I’m not going to try to work out why, as this was now 1am…
 
  1. vCentre client now installed properly and I can connect to vCentre Server again.
A quick bit of configuration of vSwitches, and all seemed to be well except…
 
  1. iSCSI connections
One of the iSCSI connections relies on decent security from the SAN side – and with the new ESXi installation the IQN’s on the software iSCSI had changed, so the SAN had to be told it was allowed to connect!  A quick fix there, and the new ESXi box can see all storage, and works a treat.
 
  1. Finally all was well
 
  1. So I just need that good ISO for the Update Manager installation so that I can now manage updates across the VM’s (VM Version and VMTools for now).
 
 
Observations?
  • Well you can see from the above that Douglas Adams was right when he wrote “Don’t Panic” – I could have given up with the backups, snapshots and original ESX4.1 that I had and gone back to square one.

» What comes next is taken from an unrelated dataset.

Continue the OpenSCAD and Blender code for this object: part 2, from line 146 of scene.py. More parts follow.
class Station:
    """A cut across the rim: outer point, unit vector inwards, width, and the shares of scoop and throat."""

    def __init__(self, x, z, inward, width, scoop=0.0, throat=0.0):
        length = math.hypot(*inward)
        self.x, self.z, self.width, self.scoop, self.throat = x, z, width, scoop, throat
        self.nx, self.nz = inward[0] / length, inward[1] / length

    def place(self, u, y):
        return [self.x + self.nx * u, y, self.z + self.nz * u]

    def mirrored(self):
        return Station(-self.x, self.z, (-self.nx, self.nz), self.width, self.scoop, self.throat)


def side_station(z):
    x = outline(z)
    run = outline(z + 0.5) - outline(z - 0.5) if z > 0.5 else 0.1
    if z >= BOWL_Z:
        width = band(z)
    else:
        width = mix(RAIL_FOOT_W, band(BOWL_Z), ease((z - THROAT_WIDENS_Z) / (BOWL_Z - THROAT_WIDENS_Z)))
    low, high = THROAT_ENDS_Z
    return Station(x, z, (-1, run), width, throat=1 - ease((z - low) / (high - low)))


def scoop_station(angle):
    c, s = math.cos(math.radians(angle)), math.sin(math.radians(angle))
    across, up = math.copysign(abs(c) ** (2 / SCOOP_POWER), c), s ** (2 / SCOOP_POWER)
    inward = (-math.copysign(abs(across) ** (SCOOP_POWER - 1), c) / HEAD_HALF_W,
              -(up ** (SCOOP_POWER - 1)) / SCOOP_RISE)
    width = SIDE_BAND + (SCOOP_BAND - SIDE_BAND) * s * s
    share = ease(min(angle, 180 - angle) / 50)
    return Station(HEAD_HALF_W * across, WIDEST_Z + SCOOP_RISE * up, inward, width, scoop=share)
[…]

  • Document your setup, NOW.  You never know when it might come in useful
  • In ESXi the Service Console no longer exists – look for the Management Network in your ESXi networking setup
  • IQN’s can change
  • Check your VM version – some of your older VM’s may be 4 instead of 7.  In my experience, a VM version 4 had some issues starting and seeing network hardware on a new host.

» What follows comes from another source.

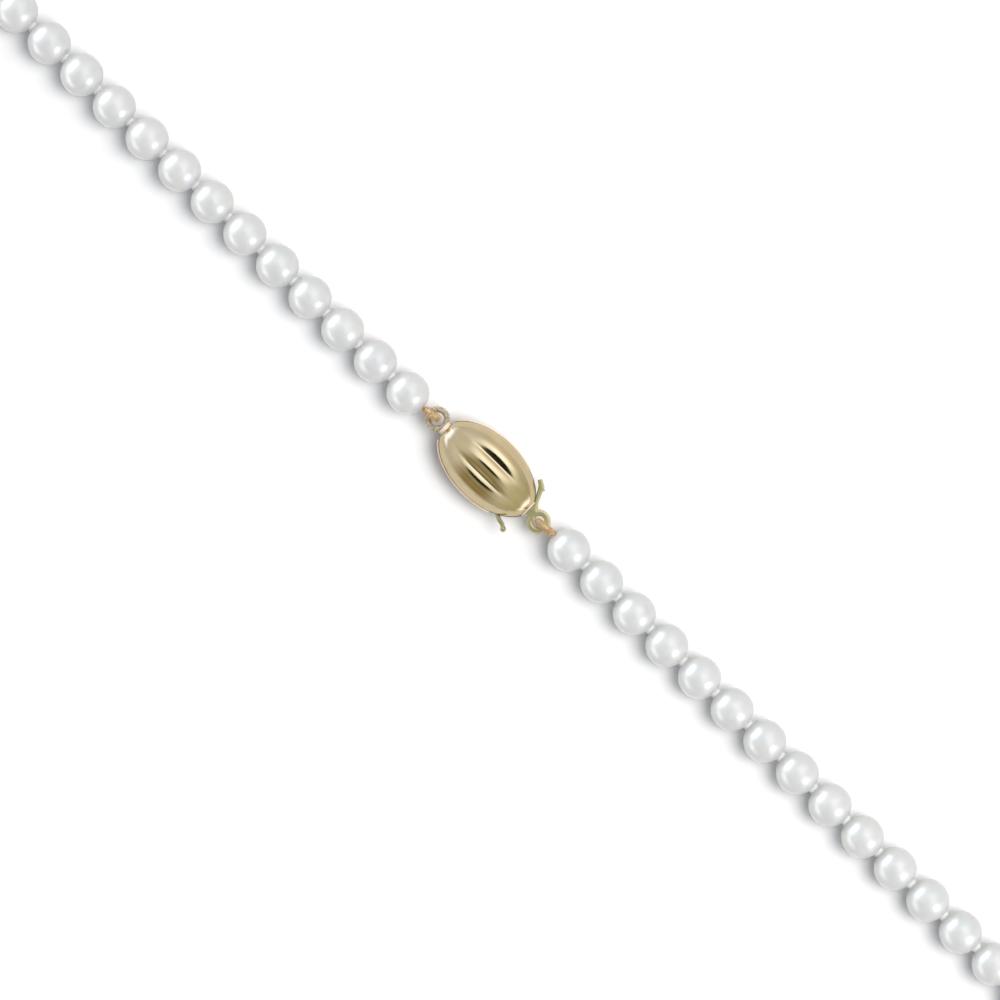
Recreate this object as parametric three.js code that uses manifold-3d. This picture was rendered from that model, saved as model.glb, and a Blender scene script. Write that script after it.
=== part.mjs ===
// A single strand of round pearls, knotted on silk, closed by a fluted gold hook clasp.
// Millimetres, +Z up. The strand lies flat in a D: the clasp is in the middle of the straight
// side, which runs along X, and the strand curves back round on the -Y side.
import * as THREE from 'three';
import { mergeVertices } from 'three/addons/utils/BufferGeometryUtils.js';
import Module from 'manifold-3d';

const wasm = await Module();
wasm.setup();

// ---------- driving dimensions ----------

// the strand
const PEARL_RADIUS = 2.25;
const PEARL_HOLE_RADIUS = 0.4;
const PEARL_PITCH = 4.714;
const FIRST_PEARL_X = 11.645;      // centre of the first pearl, on each side of the clasp
const PEARLS_PER_SIDE = 46;
const STRAIGHT_PEARLS = 14;        // these lie in line with the clasp, each made on its own
const SILK_RADIUS = 0.2;
const SILK_SIDES = 8;
const KNOT_RADIUS = 0.5;
const KNOT_HALF_LENGTH = 0.08;
const JOIN_GAP = 0.15;             // from a knot's middle to the start of the next run of silk
const RUN_END_GAP = 0.05;          // a run of pearls stops this far short of its last knot
const CORNER_TURN = THREE.MathUtils.degToRad(115);   // how far each end corner of the D turns
const PEARL_SIDES = 10;
const PEARL_ARCS = 6;
const RUN_SIDES = 8;
const RUN_ARCS = 4;

// the clasp's body, a melon of 10 flutes split along its middle by the hook's slot
const BODY_CENTRE_X = -0.26;
const BODY_CENTRE_Y = 0.09;
const BODY_HALF_LENGTH = 6.15;
const BODY_HALF_WIDTH = 3.52;
const BODY_TOP_HEIGHT = 2.75;
const BODY_BOTTOM_DEPTH = 2.33;
const BODY_LEFT_END_X = -6.05;
const BODY_RIGHT_END_X = 5.65;
const HALF_FLUTES = 5;
const FLUTE_TURN = 2.6 * Math.PI / 180;    // of the topmost crest, from straight up
const FLUTE_DEPTH = 0.14;                  // share of the radius
const FLUTE_DEPTH_LEAN = 0.055;            // deeper on the near side, shallower on the far side
const FLUTES_FULL_TO = 20 * Math.PI / 180; // from the top; from there the flutes fade out
const FLUTES_END_AT = 48 * Math.PI / 180;  // the flank beside the seam is smooth
const FLUTE_FADE = 3.5;                    // how soon they run out towards the ends
const POINTS_PER_FLUTE = 4;
const BODY_STATIONS = 14;
const INSIDE_STATIONS = 10;
const SHELL_WALL = 0.35;
const END_WALL = 0.55;
const SLOT_HALF_HEIGHT = 0.35;
const RIM_HALF_HEIGHT = 0.33;
const RIM_PROUD = 0.17;
const RIM_WIDTH = 1.0;
const RIM_POINTS = 40;
const RIM_END_X = 2.9;             // right of this the slot is open for the hook and its lever

// the fixed eye at the clasp's left end
const COLLAR_RADIUS = 0.8;
const COLLAR_FROM_X = -6.6;
const COLLAR_TO_X = -6.07;
const COLLAR_Y = 0.05;
const COLLAR_CLEARANCE = 0.02;     // round the eye's wire, which is let into the collar
const EYE_X = -7.55;
const EYE_Y = 0.2;
const EYE_RADIUS = 0.98;
const EYE_WIRE_RADIUS = 0.32;
const EYE_SIDES = 20;
const EYE_WIRE_SIDES = 8;

// the hook: a flat plate whose ring holds the strand and whose shank goes into the slot
const HOOK_RING_X = 7.34;
const HOOK_RING_Y = -0.1;
const HOOK_RING_RADIUS = 1.24;
const HOOK_RING_HOLE = 0.62;
const HOOK_HALF_THICKNESS = 0.25;
const ARM_WIDTH = 0.54;
const KNOB_X = 5.15;
const KNOB_Y = 2.62;
const KNOB_RADIUS = 0.34;
const SHANK_END_X = 1.55;
const SHANK_ROOT_X = 6.5;
const SHANK_WIDTH = 1.1;
const SHANK_Y = 0.05;
const LEAF_FROM_Z = 0.02;          // the shank and the lever are two thin leaves in the slot
const LEAF_TO_Z = 0.26;
const CUT_REACH = 1;                // holes are cut right through, from -1 to 1 mm
const POST_X = 1.0;
const POST_RADIUS = 0.4;
const POST_CLEARANCE = 0.06;
const POST_BOTTOM_Z = -1.1;
const POST_TOP_Z = 1.4;

// the sprung lever beside the hook, with a ball to press
const PIVOT_X = 2.5;
const PIVOT_RADIUS = 0.2;
const PIVOT_CLEARANCE = 0.05;
const PIVOT_HALF_LENGTH = 0.3;
const LEVER_EYE_RADIUS = 0.5;
const LEVER_WIDTH = 0.42;
const LEVER_BALL_RADIUS = 0.3;
const LEVER_BALL_X = 5.25;
const LEVER_BALL_Y = -3.25;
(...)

  • Anti-affinity – keep an eye on it, and restore it when done
  • If you use ESXTOP on ESX, don’t forget – without the service console, you won’t get this on the host
  • ILO – if you have it, make sure you know the password – it saves a lot of hassle connecting to the host
  • Lastly NEVER FORGET you can use the VI Client directly to the host to work things.  If the VC goes down, it means you can still start stop guests, enter/exit maintenance mode, reboot and shutdown an ESX box.  This can be your friend.  A lot.
 
 
Oh, and very lastly – if you finish work at nearly 3am in the morning after some problems like this, then the early morning Radio4 news on the day Osama Bin Laden is killed makes for a pretty good wakeup call.
 

1 comment:

P Bryant said...

Happy to report a revised download of the ISO fixed the Update Manager revision to Update 1 and all is well there too.